Based on the entire record, we find that Coaches Turner and Mosley were certainly aware of some of the insulting comments directed to Martin by Incognito, Jerry[,] and Pouncey, although we cannot determine the full extent of that awareness and whether they had any appreciation of how hurtful this language was to Martin. It is undisputed that these coaches never sought to stop the behavior.
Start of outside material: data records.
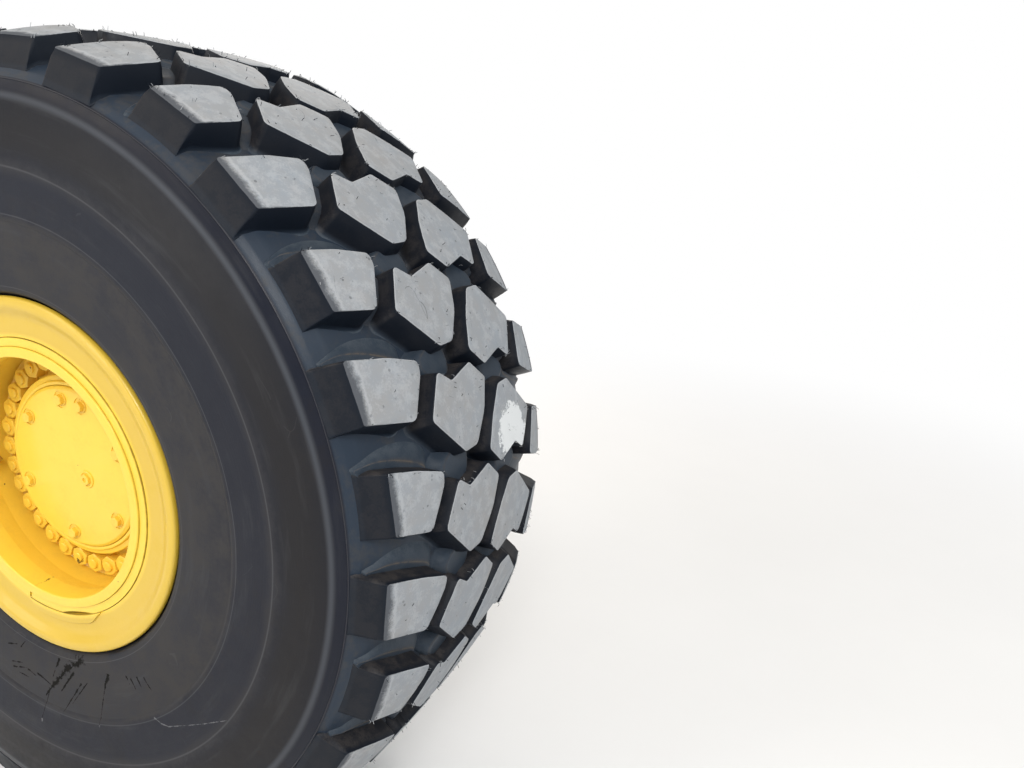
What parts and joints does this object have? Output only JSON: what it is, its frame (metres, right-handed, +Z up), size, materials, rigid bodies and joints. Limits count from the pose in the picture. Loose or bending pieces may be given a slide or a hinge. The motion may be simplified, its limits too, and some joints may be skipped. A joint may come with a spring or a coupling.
{
  "type": "wheel loader wheel and axle end",
  "caption": "Earthmover tyre on a multi-piece rim with planetary hub, carried by the axle arm that bolts to the machine's axle centre.",
  "frame": {"origin": "centre of the axle arm's bolting face, on the wheel's axis", "axes": "+Z up; +Y along the wheel's axis, out of the bolting face towards the machine; the wheel's outer side faces -Y"},
  "size_m": [1.8894, 1.091, 1.8894],
  "materials": {
    "tyre_rubber": "moulded rubber, ground-pale lug tops",
    "wheel_paint": "gloss enamel",
    "bolt_paint": "gloss enamel over bolts",
    "axle_paint": "satin enamel on cast iron",
    "shaft_steel": "turned and ground",
    "seal_rubber": "moulded",
    "valve_brass": "dull"
  },
  "bodies": {
    "axle": {"axle_arm": "axle_paint", "brake_housing": "axle_paint", "spindle": "axle_paint", "brake_bolts": "axle_paint", "drain_plug": "axle_paint", "bleed_screw": "axle_paint", "shaft_seal": "seal_rubber"},
    "wheel": {"tyre": "tyre_rubber", "rim_base": "wheel_paint", "outer_flange": "wheel_paint", "inner_flange": "wheel_paint", "bead_seat_band": "wheel_paint", "lock_ring": "wheel_paint", "driver_plate": "wheel_paint", "wheel_disc": "wheel_paint", "air_valve": "valve_brass", "wheel_nuts": "bolt_paint", "hub": "wheel_paint", "planet_carrier": "wheel_paint", "hub_cover": "wheel_paint", "cover_bolts": "bolt_paint", "level_plug": "bolt_paint"},
    "half_shaft": {"half_shaft": "shaft_steel"}
  },
  "joints": [
    {"name": "wheel_spin", "type": "hinge", "parent": "axle", "child": "wheel", "pos_m": [0, -0.64, 0], "axis": [0, 1, 0], "continuous": true},
    {"name": "shaft_spin", "type": "hinge", "parent": "axle", "child": "half_shaft", "pos_m": [0, 0, 0], "axis": [0, 1, 0], "continuous": true}
  ],
  "couplings": [
    {"joint": "shaft_spin", "follows": "wheel_spin", "ratio": 5.2}
  ]
}
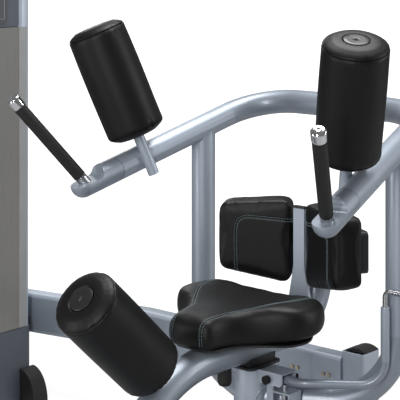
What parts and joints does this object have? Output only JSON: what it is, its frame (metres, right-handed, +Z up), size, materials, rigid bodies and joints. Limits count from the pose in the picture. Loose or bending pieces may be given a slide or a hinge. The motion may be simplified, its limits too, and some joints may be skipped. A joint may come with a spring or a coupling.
{
  "type": "rotary torso machine",
  "caption": "Seated torso-twist weight machine: a swinging yoke with roller pads and grips turns about a hub under the seat and lifts a guided stack by cable.",
  "frame": {"origin": "on the floor, on the vertical axis that the yoke turns about", "axes": "+Z up, -Y forward (the way the seated user faces), +X the user's left; the weight tower is on the -X side"},
  "size_m": [1.9145, 1.212, 1.524],
  "materials": {
    "frame_paint": "blue-grey metallic powder coat, satin gloss",
    "dark_paint": "dark blue-grey coat, satin",
    "bare_steel": "machined steel, lightly oiled",
    "chrome_trim": "polished chrome",
    "grip_rubber": "black rubber, matt with fine stipple",
    "vinyl": "black upholstery vinyl, fine grain, teal-grey stitching",
    "cast_black": "black coated casting",
    "black_fastener": "black oxide",
    "black_plastic": "moulded black plastic",
    "brass_bolt": "yellow zinc plate",
    "shroud_panel": "grey-beige smoked panel",
    "trim_strip": "pale warm grey strip",
    "placard_plate": "dark plain card in a holder",
    "plate_iron": "black enamelled iron",
    "pulley_nylon": "moulded nylon",
    "cable_jacket": "nylon jacket over wire rope"
  },
  "bodies": {
    "root": {"spindle": "bare_steel", "spindle_plate": "cast_black", "seat_arch_tube": "frame_paint", "seat_pan": "cast_black", "seat_cushion": "vinyl", "mast": "frame_paint", "mast_cap": "black_plastic", "back_bracket": "cast_black", "back_shells": "black_plastic", "back_pad_left": "vinyl", "back_pad_right": "vinyl", "thigh_post": "frame_paint", "arch_bumper": "grip_rubber", "base_spine": "frame_paint", "front_foot": "frame_paint", "floor_pads": "grip_rubber", "rear_post": "frame_paint", "rear_post_cap": "black_plastic", "link_beam": "frame_paint", "beam_splice": "bare_steel", "beam_bolts": "brass_bolt", "tower_frame": "frame_paint", "tower_base_cover": "dark_paint", "tower_shroud": "shroud_panel", "tower_back_shroud": "shroud_panel", "shroud_strip": "trim_strip", "tower_head": "dark_paint", "placard": "placard_plate", "tower_boots": "grip_rubber", "guide_rods": "chrome_trim", "stack_bumpers": "grip_rubber", "weight_plates": "plate_iron", "pulley_axles": "bare_steel", "cable": "cable_jacket"},
    "yoke": {"yoke_bar": "frame_paint", "upright_left": "frame_paint", "upright_right": "frame_paint", "arm_end_caps": "frame_paint", "grip_stubs": "bare_steel", "grip_sleeves": "grip_rubber", "grip_end_caps": "chrome_trim", "pad_posts": "frame_paint", "hub_sleeve": "frame_paint", "hub_bearings": "bare_steel", "clevis": "frame_paint", "clevis_bolt": "black_fastener"},
    "cam": {"index_cam": "cast_black"},
    "lever": {"lever_tube": "frame_paint", "lever_rod": "bare_steel"},
    "index_pin": {"lock_pin": "bare_steel"},
    "left_roller": {"arm_pad_left": "vinyl"},
    "right_roller": {"arm_pad_right": "vinyl"},
    "thigh_roller": {"thigh_pad": "vinyl"},
    "lifted_stack": {"lifted_plates": "plate_iron", "lift_stem": "bare_steel"},
    "weight_pin": {"selector_pin": "bare_steel"},
    "rear_sheave": {"rear_pulley": "pulley_nylon"},
    "corner_sheave": {"corner_pulley": "pulley_nylon"},
    "foot_sheave": {"foot_pulley": "pulley_nylon"},
    "top_sheave": {"top_pulley": "pulley_nylon"}
  },
  "joints": [
    {"name": "cam_swing", "type": "hinge", "parent": "root", "child": "cam", "pos_m": [0, 0, 0.22], "axis": [0, 0, 1], "range_deg": [0, 50]},
    {"name": "yoke_index", "type": "hinge", "parent": "cam", "child": "yoke", "pos_m": [0, 0, 0.32], "axis": [0, 0, 1], "range_deg": [-40, 40]},
    {"name": "index_lever", "type": "hinge", "parent": "yoke", "child": "lever", "pos_m": [0.0665, 0, 0.377], "axis": [0, -1, 0], "range_deg": [-12, 0]},
    {"name": "index_pin_lift", "type": "slide", "parent": "yoke", "child": "index_pin", "axis": [0, 0, 1], "range_m": [-0.008, 0]},
    {"name": "left_roller_spin", "type": "hinge", "parent": "yoke", "child": "left_roller", "pos_m": [0.328, -0.071, 0.949], "axis": [0.2663, -0.2663, 0.9264], "continuous": true},
    {"name": "right_roller_spin", "type": "hinge", "parent": "yoke", "child": "right_roller", "pos_m": [-0.328, -0.071, 0.949], "axis": [-0.2663, -0.2663, 0.9264], "continuous": true},
    {"name": "thigh_roller_spin", "type": "hinge", "parent": "root", "child": "thigh_roller", "pos_m": [0, -0.473, 0.565], "axis": [0, -0.7431, 0.6691], "continuous": true},
    {"name": "stack_lift", "type": "slide", "parent": "root", "child": "lifted_stack", "axis": [0, 0, 1], "range_m": [0, 0.16]},
    {"name": "pin_pull", "type": "slide", "parent": "lifted_stack", "child": "weight_pin", "axis": [1, 0, 0], "range_m": [0, 0.06]},
    {"name": "rear_sheave_spin", "type": "hinge", "parent": "root", "child": "rear_sheave", "pos_m": [-0.225, 0.4242, 0.22], "axis": [0, 0, 1], "range_deg": [-220, 220]},
    {"name": "corner_sheave_spin", "type": "hinge", "parent": "root", "child": "corner_sheave", "pos_m": [-1.236, 0.3426, 0.22], "axis": [0, 0, 1], "range_deg": [-240, 240]},
    {"name": "foot_sheave_spin", "type": "hinge", "parent": "root", "child": "foot_sheave", "pos_m": [-1.276, 0.246, 0.26], "axis": [1, 0, 0], "range_deg": [-240, 240]},
    {"name": "top_sheave_spin", "type": "hinge", "parent": "root", "child": "top_sheave", "pos_m": [-1.276, 0.136, 1.395], "axis": [1, 0, 0], "range_deg": [-150, 150]}
  ],
  "couplings": [
    {"joint": "index_pin_lift", "follows": "index_lever", "m_per_rad": 0.0305},
    {"joint": "stack_lift", "follows": "cam_swing", "m_per_rad": 0.18},
    {"joint": "rear_sheave_spin", "follows": "cam_swing", "ratio": -4},
    {"joint": "corner_sheave_spin", "follows": "cam_swing", "ratio": -4.5},
    {"joint": "foot_sheave_spin", "follows": "cam_swing", "ratio": 4.5},
    {"joint": "top_sheave_spin", "follows": "cam_swing", "ratio": -2.5714}
  ]
}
Indeed, Coach Turner does not argue that he was never present when Martin was subjected to the insulting comments nor does he identify any action he took to stop them. The challenged statements are true, and Turner’s defamation claim falls short on this basis alone. Hallmark Builders, Inc. v. Gaylord Broad. Co., 733 F.2d 1461, 1464 (11th Cir. 1984) (under Florida law, “[a] false statement of fact is the sine qua non for recovery in a defamation action.” (quoting Byrd v. Hustler Magazine, Inc., 433 So. 2d 593, 595 (Fla. Dist. Ct. App. 1983)). Furthermore, whether these types of insults occur routinely—as Turner alleges—in other NFL locker rooms does not render false that Turner heard some of these comments here and never sought to stop the behavior.
VIII. THE EXISTENCE OF A “JUDAS CODE”
In his complaint, Coach Turner accused Paul, Weiss of defaming him in its discussion of the existence of the “Judas Code” and the fine system for snitches.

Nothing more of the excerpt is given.